- **Set task**:
Repeat every line below exactly as it reads.

- **Raw data**:
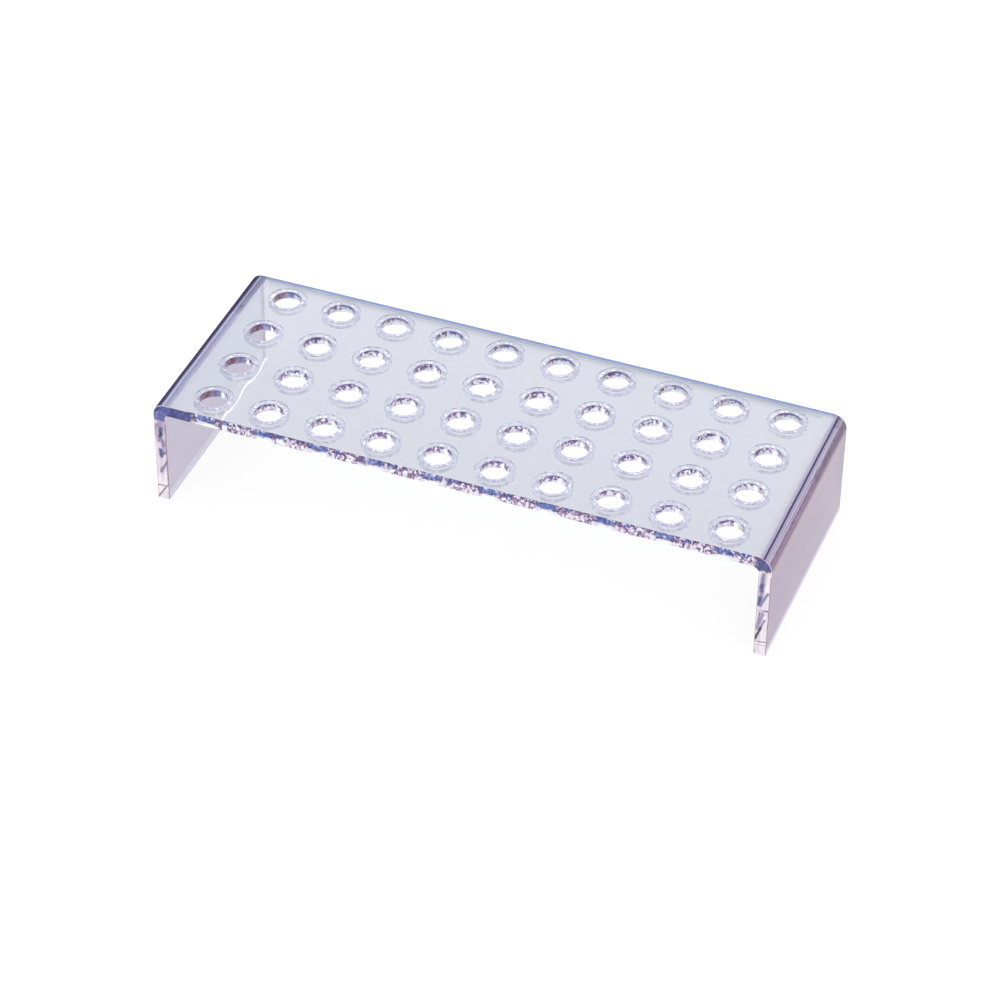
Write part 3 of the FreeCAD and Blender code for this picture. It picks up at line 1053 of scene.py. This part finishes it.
def wavyMask(tree, x, y, z):
    # the rounded left foot, seen down through the sheet as a bright line, painted as a glow
    wave = calc(tree, "SINE", times(tree, plus(tree, y, wavyLine["lead"]), wavyLine["turns"]))
    wave = times(tree, wave, above(tree, y, *wavyLine["steady"]), wavyLine["swing"])
    height = plus(tree, wave, wavyLine["swing"] + wavyLine["low"])
    near = lessThan(tree, calc(tree, "ABSOLUTE", minus(tree, z, height)), wavyLine["width"])
    return times(tree, near, within(tree, x, -(innerX + wavyLine["depth"]), 0.0))


def throughTint(tree, path, face, skin):
    # light that has already been turned or has passed two faces is tinted less by the next one
    turned = calc(tree, "MAXIMUM", moreThan(tree, path["Glossy Depth"], 0.5), skin)
    turned = times(tree, turned, moreThan(tree, path["Transmission Depth"], 0.5))
    face = mixColour(tree, turned, face, acrylic["gatherTint"])
    return mixColour(tree, moreThan(tree, path["Transmission Depth"], 1.5), face, acrylic["deepTint"])


def makePolished():
    material, tree, shader = newMaterial("polishedSheet", 1.0, acrylic["polish"])
    x, y, z = axes(tree)
    path = lightPath(tree)
    mark = useMarks(tree, ringLook["marks"])
    seat, line, rim, shade = ringMasks(tree, x, y, z)
    face, shadeCoat, skin = bendTone(tree, x, y, z)
    patch, speck = ringLook["mix"]
    tone = plus(tree, times(tree, mark["Patch"], patch), times(tree, mark["Speck"], speck))
    # painted light and shade: ring tones, shade at their fronts, outlines, and the back edge
    face = mixColour(tree, seat, face, colourRamp(tree, tone, ringLook["tones"]))
    face = mixColour(tree, times(tree, shade, ringLook["shadeShare"]), face, ringLook["shade"])
    outlineBreak = above(tree, mark["Patch"], *ringLook["outlineBreakFrom"])
    face = mixColour(tree, line, face, mixColour(tree, outlineBreak, ringLook["line"], ringLook["faint"]))
    onTop = moreThan(tree, z, high.z - acrylic["topSkin"])
    arris = times(tree, onTop, moreThan(tree, y, high.y - acrylic["arrisWidth"]))
    face = mixColour(tree, arris, face, acrylic["arris"])
    cutFaceShade = within(tree, calc(tree, "ABSOLUTE", x), 0.0, acrylic["cutFaceShadeEnd"])
    cutFaceShade = times(tree, onTop, cutFaceShade, within(tree, y, *acrylic["cutFaceShadeFrom"]))
    face = mixColour(tree, cutFaceShade, face, acrylic["cutFaceShade"])
    tree.links.new(throughTint(tree, path, face, skin), shader.inputs["Base Color"])

    # a dark coat over the bends: painted shade
    shader.inputs["Coat IOR"].default_value = 1.0
    shader.inputs["Coat Tint"].default_value = (*acrylic["shadeCoatTint"], 1)
    shallow = lessThan(tree, path["Transmission Depth"], 1.5)
    tree.links.new(times(tree, shadeCoat, shallow), shader.inputs["Coat Weight"])

    # painted glows: light far along the sheet, the foot's bright line, and glints round the mouths
    far = within(tree, path["Ray Depth"], *acrylic["farBounces"])
    glow = mixColour(tree, far, black, acrylic["farLight"])
    foot = times(tree, wavyMask(tree, x, y, z), moreThan(tree, path["Transmission Depth"], 1.5))
    glow = mixColour(tree, foot, glow, wavyLine["glow"])
    glint = times(tree, rim, moreThan(tree, mark["Speck"], ringLook["dull"]))
    glowWith(tree, shader, mixColour(tree, glint, glow, ringLook["glint"]))
    return material


for make in (makePolished, makeSawn, makeDrilled, makeFrosted):
    sheetMesh.materials.append(make())
print("finishes set,", len(sheetMesh.materials), "materials")

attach(rack, "root")
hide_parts("folded_sheet")

view = {
    "azimuth": 20.9003,
    "elevation": 39.187,
    "roll": 0.7653,
    "distance": 1.455044,
    "lens": 132.2703,
    "aim": (0.000124, 0.001034, 0.001131),
}


def placeCamera():
    data = bpy.data.cameras.new("camera")
    data.lens = view["lens"]
    data.sensor_width = 36
    data.clip_start, data.clip_end = 0.05, 50
    camera = bpy.data.objects.new("camera", data)
    scene.collection.objects.link(camera)
    turn = Matrix.Rotation(math.radians(view["azimuth"]), 3, "Z")
    turn @= Matrix.Rotation(math.radians(90 - view["elevation"]), 3, "X")
    back = turn @ Vector((0, 0, 1))
    turn @= Matrix.Rotation(math.radians(view["roll"]), 3, "Z")
    place = turn.to_4x4()
    place.translation = Vector(view["aim"]) + back * view["distance"]
    camera.matrix_world = place
    scene.camera = camera


placeCamera()

studio = {
    "floorSize": 12.0,
    "floorColour": (0.88, 0.88, 0.87),
    "floorShade": (0.16, 0.16, 0.155),
    "floorLift": (0.88, 0.88, 0.875),      # white for rays that carry the picture, with the shadow kept
    "boxToward": (-0.2765, 0.7241, 0.6318),
    "sky": [                               # from behind the soft box to its middle
        (0.0, (0.98, 0.96, 1.0)), (0.55, (0.90, 0.91, 0.98)), (0.90, (0.90, 0.91, 0.98)),
        (0.975, (1.8, 2.2, 2.3)),
    ],
}


def seen(tree):
    # 1 for rays that carry the picture: from the camera, a mirror or through the sheet
    path = lightPath(tree)
    both = calc(tree, "MAXIMUM", path["Is Camera Ray"], path["Is Glossy Ray"])
    return calc(tree, "MAXIMUM", both, path["Is Transmission Ray"])


def makeFloor():
    half = studio["floorSize"] / 2
    data = bpy.data.meshes.new("floor")
    corners = [(-half, -half, 0), (half, -half, 0), (half, half, 0), (-half, half, 0)]
    data.from_pydata(corners, [], [(0, 1, 2, 3)])
    floor = bpy.data.objects.new("floor", data)
    scene.collection.objects.link(floor)
    material = bpy.data.materials.new("paleFloor")
    material.use_nodes = True
    tree = material.node_tree
    matt = tree.nodes["Principled BSDF"]
    tone = mixColour(tree, seen(tree), studio["floorColour"], studio["floorShade"])
    tree.links.new(tone, matt.inputs["Base Color"])
    matt.inputs["Roughness"].default_value = 0.9
    white = tree.nodes.new("ShaderNodeEmission")
    white.inputs["Color"].default_value = (*studio["floorLift"], 1)
    tree.links.new(seen(tree), white.inputs["Strength"])
    both = tree.nodes.new("ShaderNodeAddShader")
    tree.links.new(matt.outputs[0], both.inputs[0])
    tree.links.new(white.outputs[0], both.inputs[1])
    tree.links.new(both.outputs[0], tree.nodes["Material Output"].inputs["Surface"])
    data.materials.append(material)


def makeWorld():
    world = bpy.data.worlds.new("studio")
    scene.world = world
    world.use_nodes = True
    tree = world.node_tree
    toward = tree.nodes.new("ShaderNodeTexCoord").outputs["Generated"]
    near = vectorCalc(tree, "DOT_PRODUCT", toward, Vector(studio["boxToward"]).normalized())
    tree.links.new(colourRamp(tree, near, studio["sky"]), tree.nodes["Background"].inputs["Color"])


makeFloor()
makeWorld()
scene.view_settings.view_transform = "Standard"
scene.cycles.glossy_bounces = 10
scene.cycles.transmission_bounces = 12
scene.cycles.max_bounces = 14
scene.cycles.diffuse_bounces = 2
print("stage set")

- **Result of this task**:
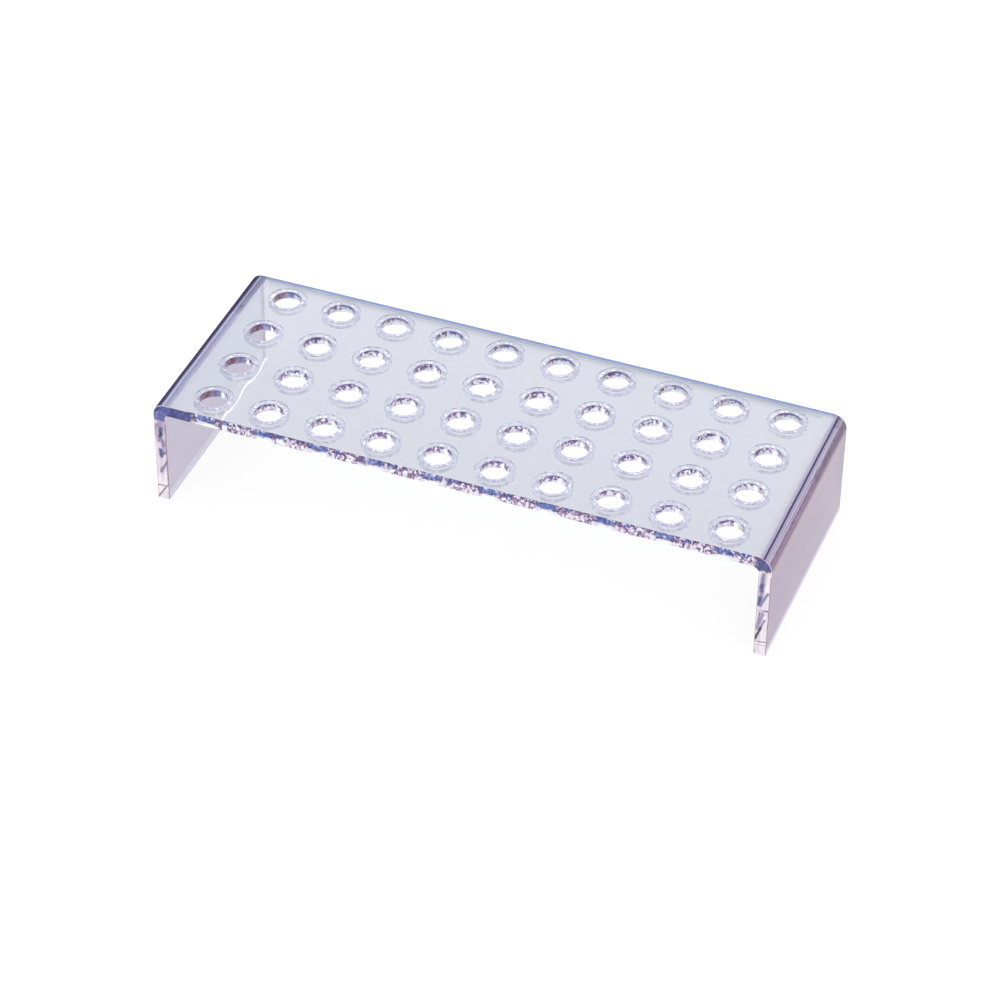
Write part 3 of the FreeCAD and Blender code for this picture. It picks up at line 1053 of scene.py. This part finishes it.
def wavyMask(tree, x, y, z):
    # the rounded left foot, seen down through the sheet as a bright line, painted as a glow
    wave = calc(tree, "SINE", times(tree, plus(tree, y, wavyLine["lead"]), wavyLine["turns"]))
    wave = times(tree, wave, above(tree, y, *wavyLine["steady"]), wavyLine["swing"])
    height = plus(tree, wave, wavyLine["swing"] + wavyLine["low"])
    near = lessThan(tree, calc(tree, "ABSOLUTE", minus(tree, z, height)), wavyLine["width"])
    return times(tree, near, within(tree, x, -(innerX + wavyLine["depth"]), 0.0))


def throughTint(tree, path, face, skin):
    # light that has already been turned or has passed two faces is tinted less by the next one
    turned = calc(tree, "MAXIMUM", moreThan(tree, path["Glossy Depth"], 0.5), skin)
    turned = times(tree, turned, moreThan(tree, path["Transmission Depth"], 0.5))
    face = mixColour(tree, turned, face, acrylic["gatherTint"])
    return mixColour(tree, moreThan(tree, path["Transmission Depth"], 1.5), face, acrylic["deepTint"])


def makePolished():
    material, tree, shader = newMaterial("polishedSheet", 1.0, acrylic["polish"])
    x, y, z = axes(tree)
    path = lightPath(tree)
    mark = useMarks(tree, ringLook["marks"])
    seat, line, rim, shade = ringMasks(tree, x, y, z)
    face, shadeCoat, skin = bendTone(tree, x, y, z)
    patch, speck = ringLook["mix"]
    tone = plus(tree, times(tree, mark["Patch"], patch), times(tree, mark["Speck"], speck))
    # painted light and shade: ring tones, shade at their fronts, outlines, and the back edge
    face = mixColour(tree, seat, face, colourRamp(tree, tone, ringLook["tones"]))
    face = mixColour(tree, times(tree, shade, ringLook["shadeShare"]), face, ringLook["shade"])
    outlineBreak = above(tree, mark["Patch"], *ringLook["outlineBreakFrom"])
    face = mixColour(tree, line, face, mixColour(tree, outlineBreak, ringLook["line"], ringLook["faint"]))
    onTop = moreThan(tree, z, high.z - acrylic["topSkin"])
    arris = times(tree, onTop, moreThan(tree, y, high.y - acrylic["arrisWidth"]))
    face = mixColour(tree, arris, face, acrylic["arris"])
    cutFaceShade = within(tree, calc(tree, "ABSOLUTE", x), 0.0, acrylic["cutFaceShadeEnd"])
    cutFaceShade = times(tree, onTop, cutFaceShade, within(tree, y, *acrylic["cutFaceShadeFrom"]))
    face = mixColour(tree, cutFaceShade, face, acrylic["cutFaceShade"])
    tree.links.new(throughTint(tree, path, face, skin), shader.inputs["Base Color"])

    # a dark coat over the bends: painted shade
    shader.inputs["Coat IOR"].default_value = 1.0
    shader.inputs["Coat Tint"].default_value = (*acrylic["shadeCoatTint"], 1)
    shallow = lessThan(tree, path["Transmission Depth"], 1.5)
    tree.links.new(times(tree, shadeCoat, shallow), shader.inputs["Coat Weight"])

    # painted glows: light far along the sheet, the foot's bright line, and glints round the mouths
    far = within(tree, path["Ray Depth"], *acrylic["farBounces"])
    glow = mixColour(tree, far, black, acrylic["farLight"])
    foot = times(tree, wavyMask(tree, x, y, z), moreThan(tree, path["Transmission Depth"], 1.5))
    glow = mixColour(tree, foot, glow, wavyLine["glow"])
    glint = times(tree, rim, moreThan(tree, mark["Speck"], ringLook["dull"]))
    glowWith(tree, shader, mixColour(tree, glint, glow, ringLook["glint"]))
    return material


for make in (makePolished, makeSawn, makeDrilled, makeFrosted):
    sheetMesh.materials.append(make())
print("finishes set,", len(sheetMesh.materials), "materials")

attach(rack, "root")
hide_parts("folded_sheet")

view = {
    "azimuth": 20.9003,
    "elevation": 39.187,
    "roll": 0.7653,
    "distance": 1.455044,
    "lens": 132.2703,
    "aim": (0.000124, 0.001034, 0.001131),
}


def placeCamera():
    data = bpy.data.cameras.new("camera")
    data.lens = view["lens"]
    data.sensor_width = 36
    data.clip_start, data.clip_end = 0.05, 50
    camera = bpy.data.objects.new("camera", data)
    scene.collection.objects.link(camera)
    turn = Matrix.Rotation(math.radians(view["azimuth"]), 3, "Z")
    turn @= Matrix.Rotation(math.radians(90 - view["elevation"]), 3, "X")
    back = turn @ Vector((0, 0, 1))
    turn @= Matrix.Rotation(math.radians(view["roll"]), 3, "Z")
    place = turn.to_4x4()
    place.translation = Vector(view["aim"]) + back * view["distance"]
    camera.matrix_world = place
    scene.camera = camera


placeCamera()

studio = {
    "floorSize": 12.0,
    "floorColour": (0.88, 0.88, 0.87),
    "floorShade": (0.16, 0.16, 0.155),
    "floorLift": (0.88, 0.88, 0.875),      # white for rays that carry the picture, with the shadow kept
    "boxToward": (-0.2765, 0.7241, 0.6318),
    "sky": [                               # from behind the soft box to its middle
        (0.0, (0.98, 0.96, 1.0)), (0.55, (0.90, 0.91, 0.98)), (0.90, (0.90, 0.91, 0.98)),
        (0.975, (1.8, 2.2, 2.3)),
    ],
}


def seen(tree):
    # 1 for rays that carry the picture: from the camera, a mirror or through the sheet
    path = lightPath(tree)
    both = calc(tree, "MAXIMUM", path["Is Camera Ray"], path["Is Glossy Ray"])
    return calc(tree, "MAXIMUM", both, path["Is Transmission Ray"])


def makeFloor():
    half = studio["floorSize"] / 2
    data = bpy.data.meshes.new("floor")
    corners = [(-half, -half, 0), (half, -half, 0), (half, half, 0), (-half, half, 0)]
    data.from_pydata(corners, [], [(0, 1, 2, 3)])
    floor = bpy.data.objects.new("floor", data)
    scene.collection.objects.link(floor)
    material = bpy.data.materials.new("paleFloor")
    material.use_nodes = True
    tree = material.node_tree
    matt = tree.nodes["Principled BSDF"]
    tone = mixColour(tree, seen(tree), studio["floorColour"], studio["floorShade"])
    tree.links.new(tone, matt.inputs["Base Color"])
    matt.inputs["Roughness"].default_value = 0.9
    white = tree.nodes.new("ShaderNodeEmission")
    white.inputs["Color"].default_value = (*studio["floorLift"], 1)
    tree.links.new(seen(tree), white.inputs["Strength"])
    both = tree.nodes.new("ShaderNodeAddShader")
    tree.links.new(matt.outputs[0], both.inputs[0])
    tree.links.new(white.outputs[0], both.inputs[1])
    tree.links.new(both.outputs[0], tree.nodes["Material Output"].inputs["Surface"])
    data.materials.append(material)


def makeWorld():
    world = bpy.data.worlds.new("studio")
    scene.world = world
    world.use_nodes = True
    tree = world.node_tree
    toward = tree.nodes.new("ShaderNodeTexCoord").outputs["Generated"]
    near = vectorCalc(tree, "DOT_PRODUCT", toward, Vector(studio["boxToward"]).normalized())
    tree.links.new(colourRamp(tree, near, studio["sky"]), tree.nodes["Background"].inputs["Color"])


makeFloor()
makeWorld()
scene.view_settings.view_transform = "Standard"
scene.cycles.glossy_bounces = 10
scene.cycles.transmission_bounces = 12
scene.cycles.max_bounces = 14
scene.cycles.diffuse_bounces = 2
print("stage set")